START DATA SHOWN
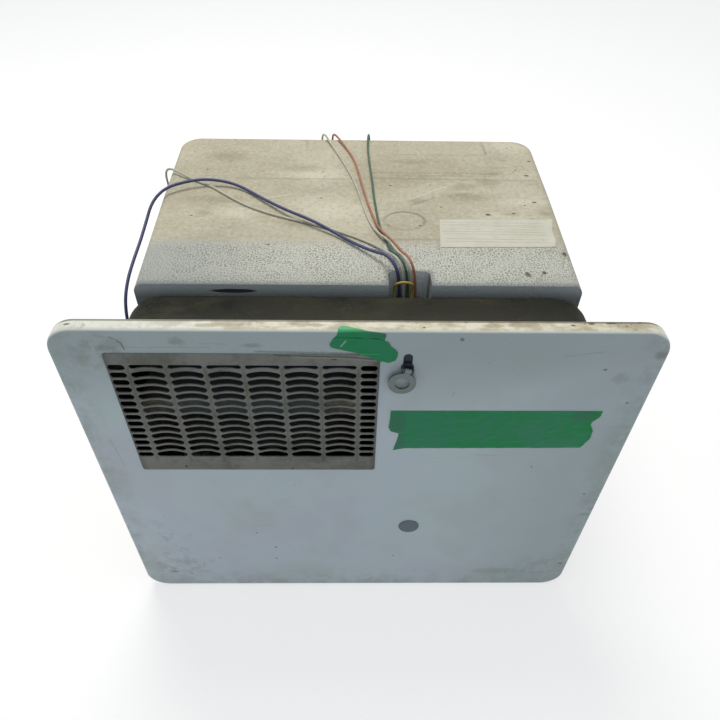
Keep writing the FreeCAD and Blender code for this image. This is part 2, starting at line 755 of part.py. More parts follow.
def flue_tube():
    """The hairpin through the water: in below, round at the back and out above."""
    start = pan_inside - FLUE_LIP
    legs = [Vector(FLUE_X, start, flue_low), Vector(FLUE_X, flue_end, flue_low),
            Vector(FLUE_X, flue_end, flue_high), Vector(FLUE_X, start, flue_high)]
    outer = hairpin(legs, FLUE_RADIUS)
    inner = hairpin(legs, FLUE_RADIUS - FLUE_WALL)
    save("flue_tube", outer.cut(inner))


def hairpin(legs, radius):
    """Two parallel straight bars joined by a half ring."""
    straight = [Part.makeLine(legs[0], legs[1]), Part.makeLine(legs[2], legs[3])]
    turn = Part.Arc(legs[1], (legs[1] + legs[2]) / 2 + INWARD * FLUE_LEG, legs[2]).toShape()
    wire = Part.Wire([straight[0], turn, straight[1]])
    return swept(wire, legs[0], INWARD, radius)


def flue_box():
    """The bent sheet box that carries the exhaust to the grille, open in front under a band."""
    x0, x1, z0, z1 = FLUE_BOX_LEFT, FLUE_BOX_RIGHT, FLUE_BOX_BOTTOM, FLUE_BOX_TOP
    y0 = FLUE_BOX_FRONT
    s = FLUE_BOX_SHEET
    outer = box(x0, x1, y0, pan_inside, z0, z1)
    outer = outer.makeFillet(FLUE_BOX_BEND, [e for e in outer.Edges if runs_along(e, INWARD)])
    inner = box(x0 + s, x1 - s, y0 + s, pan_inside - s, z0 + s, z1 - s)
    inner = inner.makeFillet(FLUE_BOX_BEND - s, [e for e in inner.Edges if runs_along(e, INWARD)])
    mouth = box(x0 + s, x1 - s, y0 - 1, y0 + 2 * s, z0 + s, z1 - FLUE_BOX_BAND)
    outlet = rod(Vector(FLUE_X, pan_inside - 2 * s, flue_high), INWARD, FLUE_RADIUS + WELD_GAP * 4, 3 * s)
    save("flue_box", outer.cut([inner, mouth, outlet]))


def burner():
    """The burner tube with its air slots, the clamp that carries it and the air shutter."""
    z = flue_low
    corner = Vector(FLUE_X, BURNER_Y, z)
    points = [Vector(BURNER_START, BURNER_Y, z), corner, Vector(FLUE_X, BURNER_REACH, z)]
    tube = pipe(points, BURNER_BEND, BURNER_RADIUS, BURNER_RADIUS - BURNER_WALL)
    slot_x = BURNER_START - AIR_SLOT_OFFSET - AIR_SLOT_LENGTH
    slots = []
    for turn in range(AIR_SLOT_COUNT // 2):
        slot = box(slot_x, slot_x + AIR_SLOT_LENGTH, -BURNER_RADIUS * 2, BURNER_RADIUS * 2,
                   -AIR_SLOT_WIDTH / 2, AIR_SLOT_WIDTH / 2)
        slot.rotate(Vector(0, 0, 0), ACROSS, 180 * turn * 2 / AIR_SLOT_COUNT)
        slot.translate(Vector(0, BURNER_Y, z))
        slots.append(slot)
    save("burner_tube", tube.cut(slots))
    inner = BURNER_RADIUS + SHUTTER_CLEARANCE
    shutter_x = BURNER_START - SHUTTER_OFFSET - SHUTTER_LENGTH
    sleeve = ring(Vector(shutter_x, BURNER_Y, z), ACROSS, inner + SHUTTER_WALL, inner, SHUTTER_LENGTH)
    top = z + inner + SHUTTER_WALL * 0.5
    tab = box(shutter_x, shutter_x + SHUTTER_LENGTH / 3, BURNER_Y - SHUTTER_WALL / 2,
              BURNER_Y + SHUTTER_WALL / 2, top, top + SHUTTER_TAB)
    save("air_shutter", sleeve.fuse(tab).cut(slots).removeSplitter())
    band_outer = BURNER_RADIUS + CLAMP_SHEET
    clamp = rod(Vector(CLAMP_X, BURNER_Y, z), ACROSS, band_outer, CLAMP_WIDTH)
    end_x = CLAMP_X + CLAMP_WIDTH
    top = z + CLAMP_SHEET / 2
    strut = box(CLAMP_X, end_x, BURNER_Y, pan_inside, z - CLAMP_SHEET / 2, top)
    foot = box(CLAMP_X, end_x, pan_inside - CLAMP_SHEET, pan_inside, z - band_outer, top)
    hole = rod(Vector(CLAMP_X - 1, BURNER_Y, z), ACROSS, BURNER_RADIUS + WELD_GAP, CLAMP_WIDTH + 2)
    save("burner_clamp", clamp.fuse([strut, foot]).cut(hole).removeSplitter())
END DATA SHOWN
Quote exactly the opening line of the material above and every line after it, up to and including the line that contains "return swept(wire, legs[0], INWARD, radius)".

**TASK ANSWER**
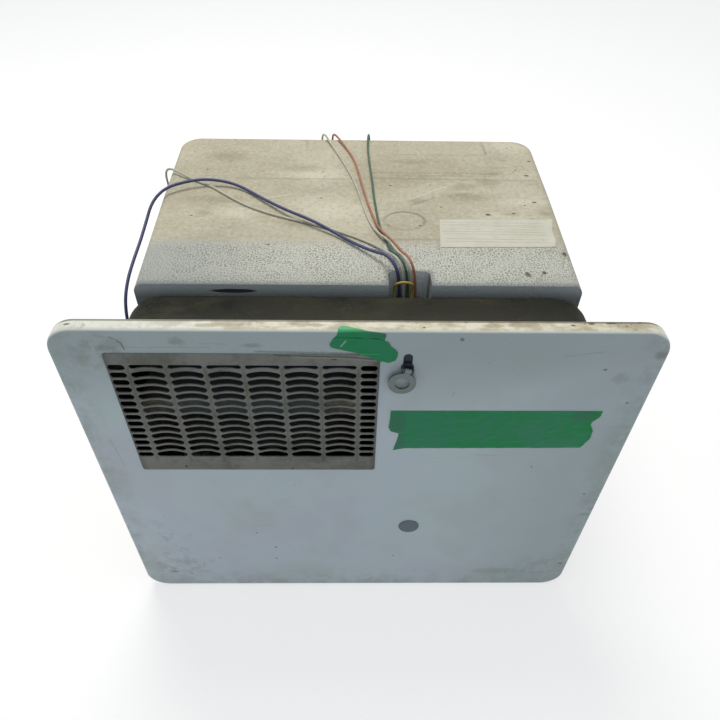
Keep writing the FreeCAD and Blender code for this image. This is part 2, starting at line 755 of part.py. More parts follow.
def flue_tube():
    """The hairpin through the water: in below, round at the back and out above."""
    start = pan_inside - FLUE_LIP
    legs = [Vector(FLUE_X, start, flue_low), Vector(FLUE_X, flue_end, flue_low),
            Vector(FLUE_X, flue_end, flue_high), Vector(FLUE_X, start, flue_high)]
    outer = hairpin(legs, FLUE_RADIUS)
    inner = hairpin(legs, FLUE_RADIUS - FLUE_WALL)
    save("flue_tube", outer.cut(inner))


def hairpin(legs, radius):
    """Two parallel straight bars joined by a half ring."""
    straight = [Part.makeLine(legs[0], legs[1]), Part.makeLine(legs[2], legs[3])]
    turn = Part.Arc(legs[1], (legs[1] + legs[2]) / 2 + INWARD * FLUE_LEG, legs[2]).toShape()
    wire = Part.Wire([straight[0], turn, straight[1]])
    return swept(wire, legs[0], INWARD, radius)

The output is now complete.